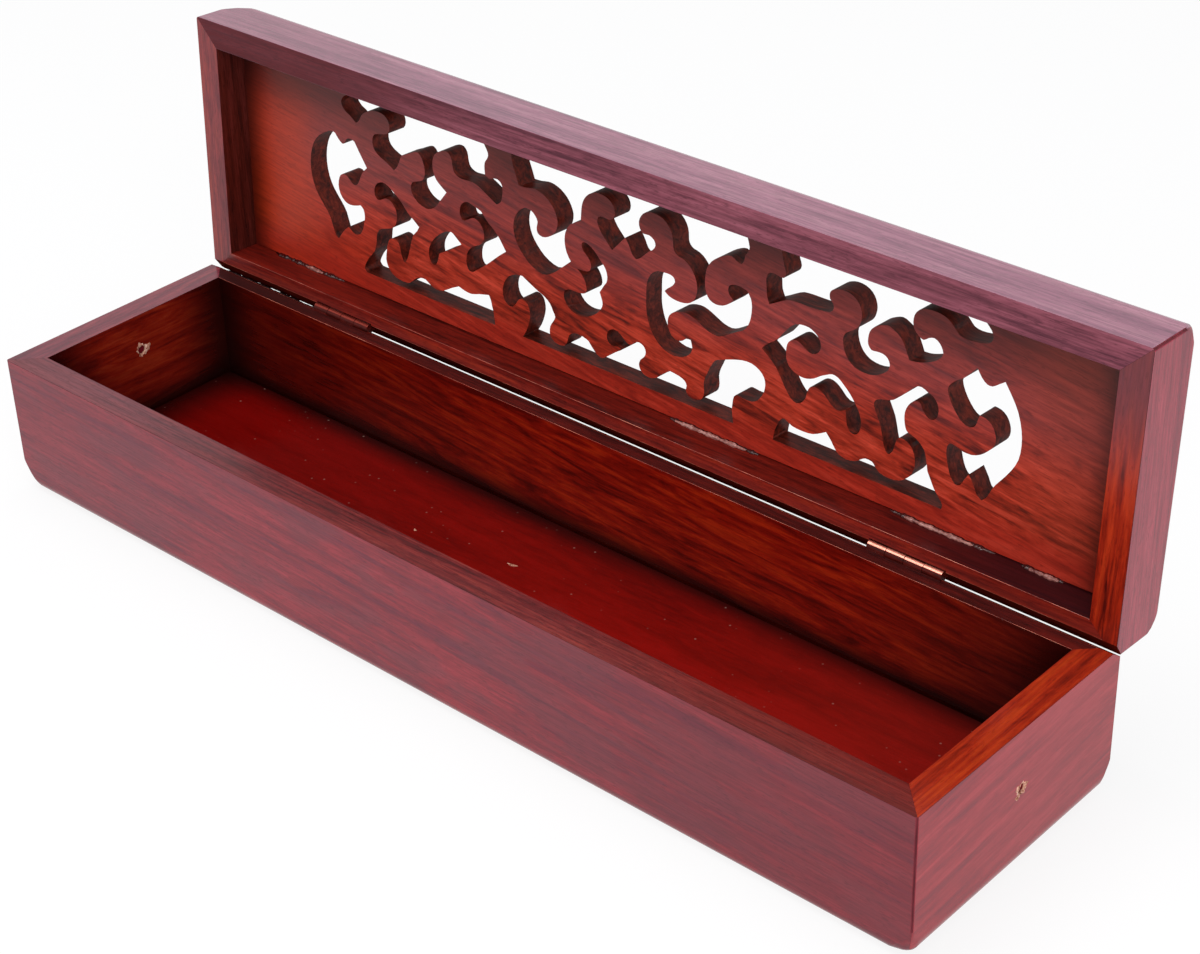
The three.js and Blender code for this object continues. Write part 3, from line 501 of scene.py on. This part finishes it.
# %% Woods of the tray
outside_long = lacquered_rosewood(
    "rubbed_rosewood_long", ("#9c2c38", "#88222e", "#681a30"), "x", streak=(70, 3.4), turn=(0, 2, 0),
    wave=0.9, lines=0.4, patches=("#702f3a", 0.55),
    shades=[("X", -10, 115, 0.5, "#681a24"), ("X", 30, -120, 0.3, "#7c3444")], shift=1.0)
outside_end = lacquered_rosewood(
    "rubbed_rosewood_end", ("#a22c36", "#90202c", "#761a2a"), "y", streak=(50, 4.0), turn=(4, 0, 0),
    lines=0.2, specks=0.7, shift=2.0)
rim_front = lacquered_rosewood(
    "planed_rosewood_front_rim", ("#86302a", "#6c1f20", "#451214"), "x", streak=(60, 1.8), coat=0.5,
    shades=[("X", 30, 100, 0.6, "#6a1a10"), ("X", -20, -110, 0.6, "#7a4a54")], shift=3.0)
rim_back = lacquered_rosewood(
    "planed_rosewood_back_rim", ("#5c1510", "#46100e", "#2c0808"), "x", streak=(45, 2.2),
    shades=[("X", -60, -110, 0.7, "#1c0606")], shift=3.5)
rim_left = lacquered_rosewood(
    "planed_rosewood_left_rim", ("#84343e", "#702636", "#581c2c"), "y", streak=(40, 3.0), coat=0.85,
    shift=4.0)
rim_right = lacquered_rosewood(
    "planed_heartwood_right_rim", ("#aa3614", "#922410", "#5a120a"), "y", streak=(70, 2.4), coat=0.4,
    lines=0.3, shift=5.0)
# The inside is darker towards both ends, and painted shade darkens its corners and the foot of each wall,
# where shade falls.
inside_long = lacquered_rosewood(
    "stained_rosewood_inside", ("#a0260c", "#841408", "#500804"), "x", streak=(40, 4.5),
    turn=(0, 3, 0), wave=2.0, lines=0.3, rings=0.3,
    shades=[("X", -10, -118, 0.75, "#300604"), ("X", 60, 122, 0.75, "#34100c"),
            *shaded_corners("X", 106, 123), ("Z", 14, 8, 0.9, "#140303")], shift=6.0)
inside_end = lacquered_rosewood(
    "stained_rosewood_inside_end", ("#8c2a14", "#7a180c", "#560c08"), "y", streak=(30, 3.4), wave=1.2,
    lines=0.2, shades=[*shaded_corners("Y", 8, 26), ("Z", 15, 8, 0.93, "#140303")], shift=7.0)
# Painted shade: the hinge channel lies in shadow, so its wood is dark and has no coat that could mirror
# light.
channel = lacquered_rosewood(
    "painted_shade_hinge_channel", ("#6a1c10", "#54140c", "#3a0c08"), "x", coat=0.0, shift=7.5)
# Dark arrises and upright corners with little or no coat, which mirror less light than the faces beside
# them.
dark_arris = lacquered_rosewood(
    "uncoated_dark_rosewood_arris", ("#440c12", "#340a0e", "#24060a"), "x", coat=0.0, shift=7.7)
dark_corner = lacquered_rosewood(
    "dark_upright_corner", ("#7c2430", "#6a1c28", "#54141e"), "z", coat=0.35, shift=7.8)
# Painted highlight: the pale inner arris of the back rims stands for the thin line of white that it
# mirrors.
arris_highlight = lacquered_rosewood(
    "painted_highlight_rosewood_arris", ("#e08870", "#b85848", "#6c241c"), "x", streak=(9, 2.0), wave=0.4,
    shift=7.9)


# %% The four walls
on_outside, on_rim, on_inside, on_arris, in_channel, on_corner = range(6)
lowest_rim = 33.5 * mm
floor_top = 7.5 * mm
lowest_channel = 30 * mm


def at_corner(normal, third):
    """Whether a face lies between the long and the short side of the box, and does not lean to
    the third direction."""
    return 0.3 < abs(normal.x) < 0.93 and abs(normal.dot(third)) < 0.1


def wall_face(inward):
    """The rim, the inside, the hinge channel, a corner or the outside of a wall that faces inward."""
    def choose(normal, centre):
        if normal.z > 0.95 and centre.z > lowest_rim:
            return on_rim
        if normal.dot(inward) > 0.9 and centre.z > floor_top:
            return on_inside
        if normal.z > 0.5 and normal.y > 0.3 and centre.z > lowest_channel:
            return in_channel
        return on_corner if at_corner(normal, Vector((0, 0, 1))) else on_outside
    return choose


for node, woods, inward in (
        ("base_front_wall", (outside_long, rim_front, inside_long, dark_arris), (0, 1, 0)),
        ("base_back_wall", (outside_long, rim_back, inside_long, arris_highlight), (0, -1, 0)),
        ("base_left_end", (outside_end, rim_left, inside_end, dark_arris), (1, 0, 0)),
        ("base_right_end", (outside_end, rim_right, inside_end, dark_arris), (-1, 0, 0))):
    dress(node, "base", [*woods, channel, dark_corner], wall_face(Vector(inward)),
          on_edges=on_arris, cuts=tray_cuts)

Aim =
Repeat the data above exactly.

Result of the task =
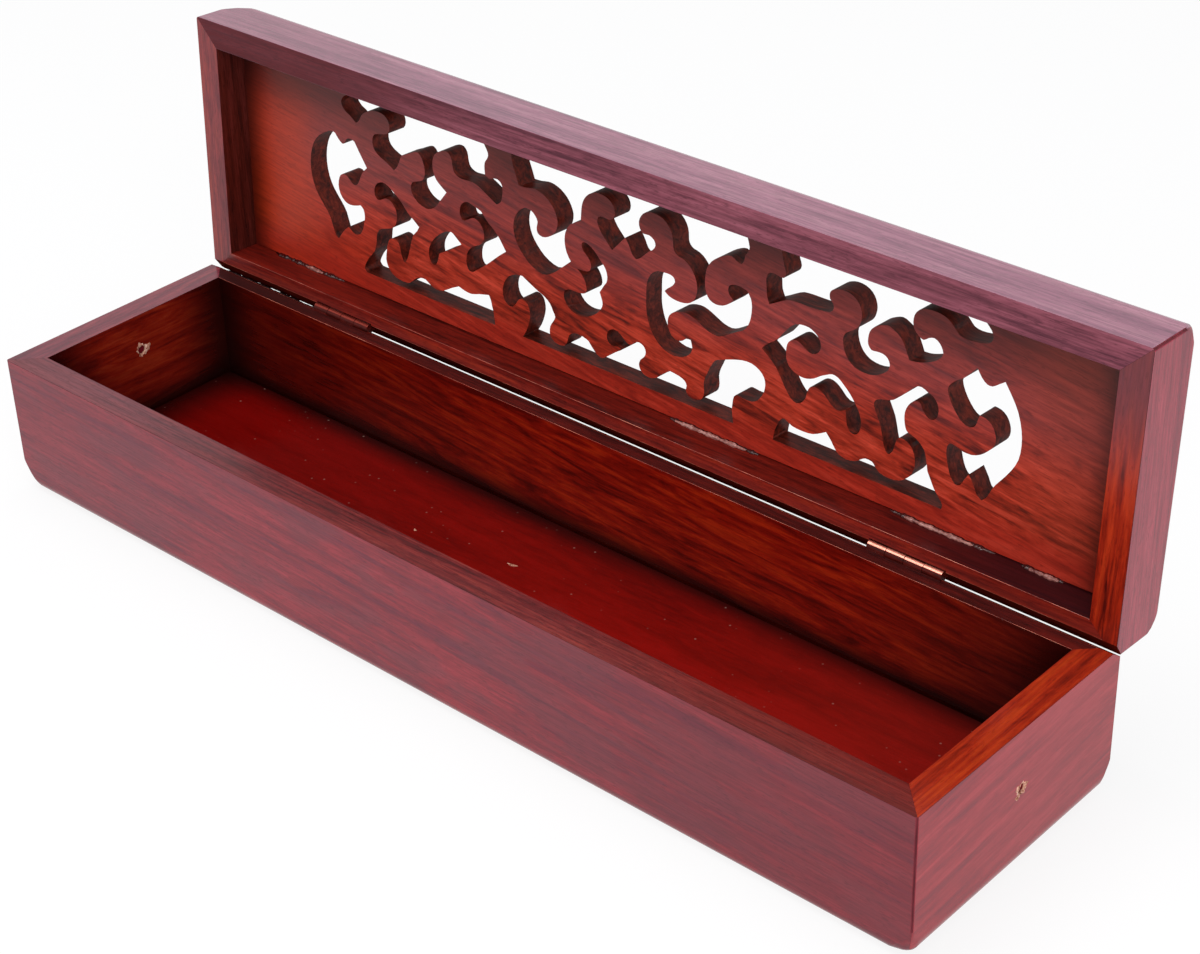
The three.js and Blender code for this object continues. Write part 3, from line 501 of scene.py on. This part finishes it.
# %% Woods of the tray
outside_long = lacquered_rosewood(
    "rubbed_rosewood_long", ("#9c2c38", "#88222e", "#681a30"), "x", streak=(70, 3.4), turn=(0, 2, 0),
    wave=0.9, lines=0.4, patches=("#702f3a", 0.55),
    shades=[("X", -10, 115, 0.5, "#681a24"), ("X", 30, -120, 0.3, "#7c3444")], shift=1.0)
outside_end = lacquered_rosewood(
    "rubbed_rosewood_end", ("#a22c36", "#90202c", "#761a2a"), "y", streak=(50, 4.0), turn=(4, 0, 0),
    lines=0.2, specks=0.7, shift=2.0)
rim_front = lacquered_rosewood(
    "planed_rosewood_front_rim", ("#86302a", "#6c1f20", "#451214"), "x", streak=(60, 1.8), coat=0.5,
    shades=[("X", 30, 100, 0.6, "#6a1a10"), ("X", -20, -110, 0.6, "#7a4a54")], shift=3.0)
rim_back = lacquered_rosewood(
    "planed_rosewood_back_rim", ("#5c1510", "#46100e", "#2c0808"), "x", streak=(45, 2.2),
    shades=[("X", -60, -110, 0.7, "#1c0606")], shift=3.5)
rim_left = lacquered_rosewood(
    "planed_rosewood_left_rim", ("#84343e", "#702636", "#581c2c"), "y", streak=(40, 3.0), coat=0.85,
    shift=4.0)
rim_right = lacquered_rosewood(
    "planed_heartwood_right_rim", ("#aa3614", "#922410", "#5a120a"), "y", streak=(70, 2.4), coat=0.4,
    lines=0.3, shift=5.0)
# The inside is darker towards both ends, and painted shade darkens its corners and the foot of each wall,
# where shade falls.
inside_long = lacquered_rosewood(
    "stained_rosewood_inside", ("#a0260c", "#841408", "#500804"), "x", streak=(40, 4.5),
    turn=(0, 3, 0), wave=2.0, lines=0.3, rings=0.3,
    shades=[("X", -10, -118, 0.75, "#300604"), ("X", 60, 122, 0.75, "#34100c"),
            *shaded_corners("X", 106, 123), ("Z", 14, 8, 0.9, "#140303")], shift=6.0)
inside_end = lacquered_rosewood(
    "stained_rosewood_inside_end", ("#8c2a14", "#7a180c", "#560c08"), "y", streak=(30, 3.4), wave=1.2,
    lines=0.2, shades=[*shaded_corners("Y", 8, 26), ("Z", 15, 8, 0.93, "#140303")], shift=7.0)
# Painted shade: the hinge channel lies in shadow, so its wood is dark and has no coat that could mirror
# light.
channel = lacquered_rosewood(
    "painted_shade_hinge_channel", ("#6a1c10", "#54140c", "#3a0c08"), "x", coat=0.0, shift=7.5)
# Dark arrises and upright corners with little or no coat, which mirror less light than the faces beside
# them.
dark_arris = lacquered_rosewood(
    "uncoated_dark_rosewood_arris", ("#440c12", "#340a0e", "#24060a"), "x", coat=0.0, shift=7.7)
dark_corner = lacquered_rosewood(
    "dark_upright_corner", ("#7c2430", "#6a1c28", "#54141e"), "z", coat=0.35, shift=7.8)
# Painted highlight: the pale inner arris of the back rims stands for the thin line of white that it
# mirrors.
arris_highlight = lacquered_rosewood(
    "painted_highlight_rosewood_arris", ("#e08870", "#b85848", "#6c241c"), "x", streak=(9, 2.0), wave=0.4,
    shift=7.9)


# %% The four walls
on_outside, on_rim, on_inside, on_arris, in_channel, on_corner = range(6)
lowest_rim = 33.5 * mm
floor_top = 7.5 * mm
lowest_channel = 30 * mm


def at_corner(normal, third):
    """Whether a face lies between the long and the short side of the box, and does not lean to
    the third direction."""
    return 0.3 < abs(normal.x) < 0.93 and abs(normal.dot(third)) < 0.1


def wall_face(inward):
    """The rim, the inside, the hinge channel, a corner or the outside of a wall that faces inward."""
    def choose(normal, centre):
        if normal.z > 0.95 and centre.z > lowest_rim:
            return on_rim
        if normal.dot(inward) > 0.9 and centre.z > floor_top:
            return on_inside
        if normal.z > 0.5 and normal.y > 0.3 and centre.z > lowest_channel:
            return in_channel
        return on_corner if at_corner(normal, Vector((0, 0, 1))) else on_outside
    return choose


for node, woods, inward in (
        ("base_front_wall", (outside_long, rim_front, inside_long, dark_arris), (0, 1, 0)),
        ("base_back_wall", (outside_long, rim_back, inside_long, arris_highlight), (0, -1, 0)),
        ("base_left_end", (outside_end, rim_left, inside_end, dark_arris), (1, 0, 0)),
        ("base_right_end", (outside_end, rim_right, inside_end, dark_arris), (-1, 0, 0))):
    dress(node, "base", [*woods, channel, dark_corner], wall_face(Vector(inward)),
          on_edges=on_arris, cuts=tray_cuts)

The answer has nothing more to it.